Ein großes, zweigeteiltes Display soll Infotainment-Fans anziehen. Mehr Einstellungsmöglichkeiten auf dem virtuellen Kombiinstrument wären schön.
(Foto: Opel)
Gibt es denn am Astra wirklich überhaupt nichts zu kritisieren bis auf die für heutige Verhältnisse eher mauen Ladespezifikationen? Na ja, wenn man sucht, dann sicherlich. Den Bordcomputer mit Verbrauchswerten zu aktivieren, ist ein kleines Rätsel, wenn man es nicht weiß. Denn die dafür vorgesehene Taste im linken Lenksäulenhebel ist einfach nicht beschriftet. Aber wer längere Zeit mit dem Auto zubringt, wird die Bedienung hinbekommen. Das gilt auch für die umfangreichen Menüs auf der rechten Monitor-Seite.

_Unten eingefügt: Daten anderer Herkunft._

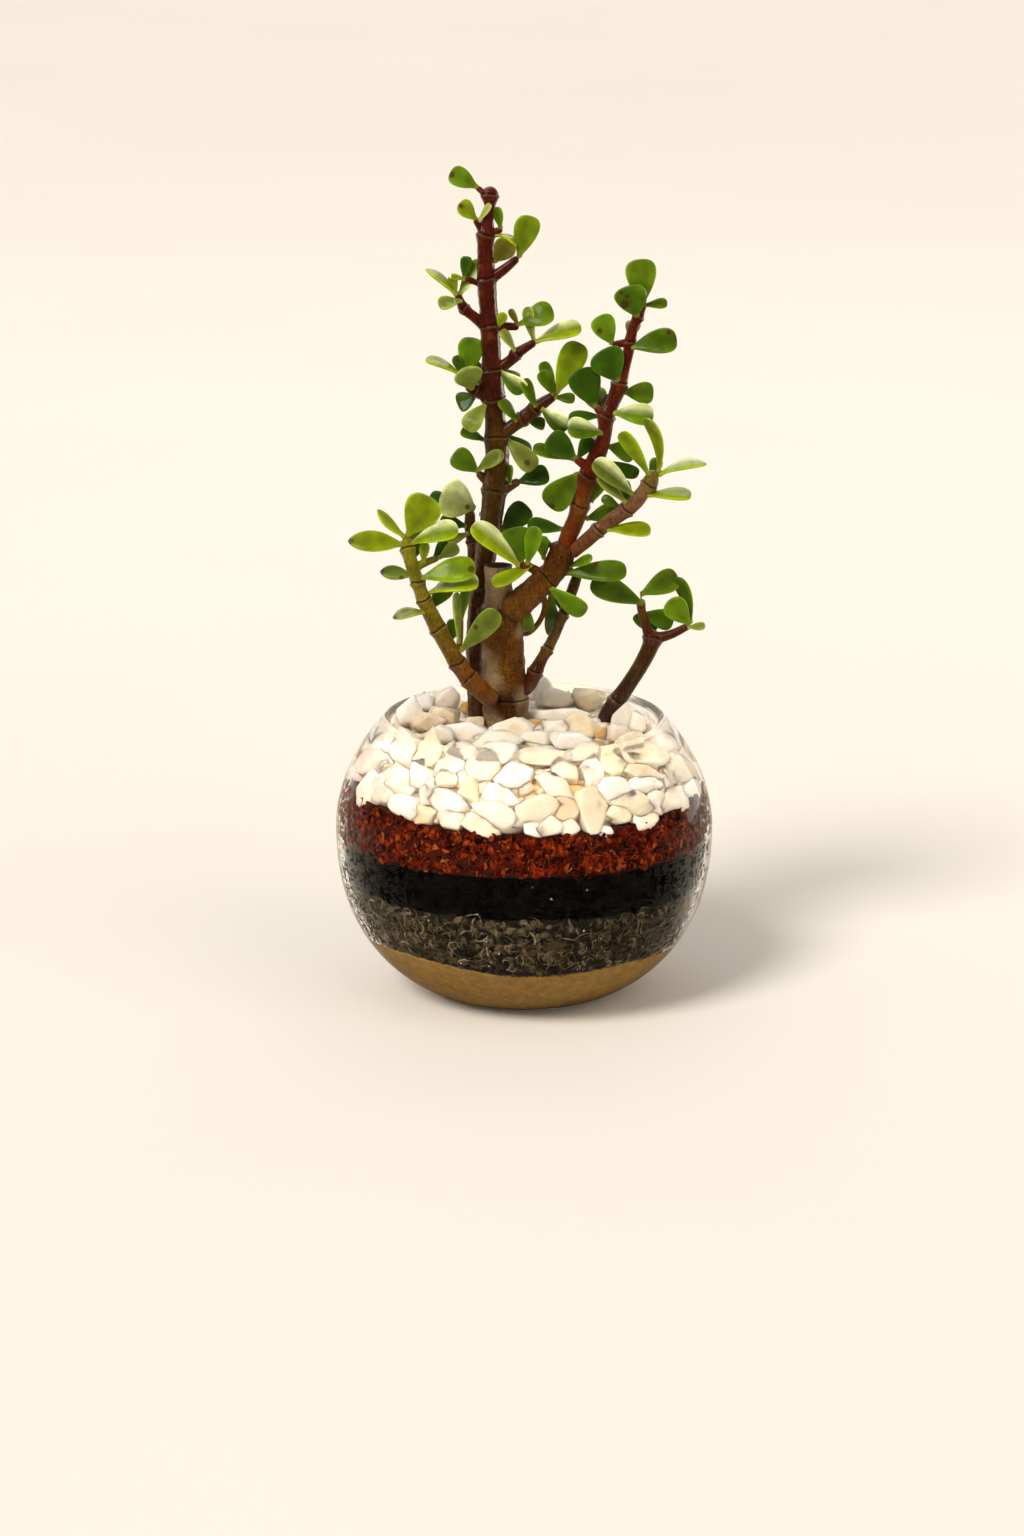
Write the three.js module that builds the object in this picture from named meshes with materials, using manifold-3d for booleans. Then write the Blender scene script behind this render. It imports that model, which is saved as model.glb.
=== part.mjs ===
import * as THREE from 'three';
import { mergeVertices } from 'three/addons/utils/BufferGeometryUtils.js';
import Module from 'manifold-3d';

const wasm = await Module();
wasm.setup();

// A potted jade plant: woody and leafy stems standing in a round glass bowl that is
// filled with sand, grey gravel, charcoal, red bark and pale quartz pebbles.
// Millimetres, +Z up, origin at the centre of the bowl's foot. The front faces -Y.

// Driving dimensions of the bowl
const BOWL_RADIUS = 62;
const BOWL_HEIGHT = 93;
const BELLY_HEIGHT = 57;
const FOOT_RADIUS = 25.5;
const MOUTH_RADIUS = 45.7;
const WALL = 2.2;
const BASE_THICKNESS = 3.5;
const LIP_RADIUS = 1.5;
const LOWER_ROUNDNESS = 2.35;
const UPPER_ROUNDNESS = 1.85;

// Driving dimensions of the filling
const SAND_TOP = 21.2;
const GRAVEL_TOP = 39.9;
const CHARCOAL_TOP = 55.1;
const BARK_TOP = 70;
const PEBBLE_TOP = 86.4;
const HEAP_TOP = 93;
const GAP = 0.3;
const WALL_CLEARANCE = 0.6;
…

Schön auch, dass die Steuerung der Klimaanlage wahlweise weiterhin über haptische Tasten erfolgt - kann man während der Fahrt einfach besser handhaben, ohne hinzuschauen. Richtige Infotainment-Fans werden dennoch traurig sein, weil die Grafiken recht statisch sind. Es gibt also nicht viele Einstellungsmöglichkeiten, was die Oberfläche angeht.
Dafür wartet das Head-up-Display (GS) mit hilfreichen Grafiken auf, die zeigen, wie viel Abstand man in Abhängigkeit vom Wetter zum Vordermann lassen sollte. Und das Navigationssystem ist in der Lage, eine Ladeplanung vorzunehmen, die es in die Zielführung integriert.
Wer sich für das GS-Label entscheidet, bekommt im bodenständigen Astra gar einen Hauch von Premiumgefühl. So ist das Display schick gebogen. Und teils doppelte Ziernähte im Bereich der Türbeläge schmeicheln dem Auge. Auch die Sitze sind damit versehen sowie die belederte Klappe für das Ablagefach in der Mittelkonsole. Allerdings lässt der Stromer in seiner nützlichsten Form auch als Basisversion kaum Wünsche offen. Eine Probefahrt kann also nicht schaden.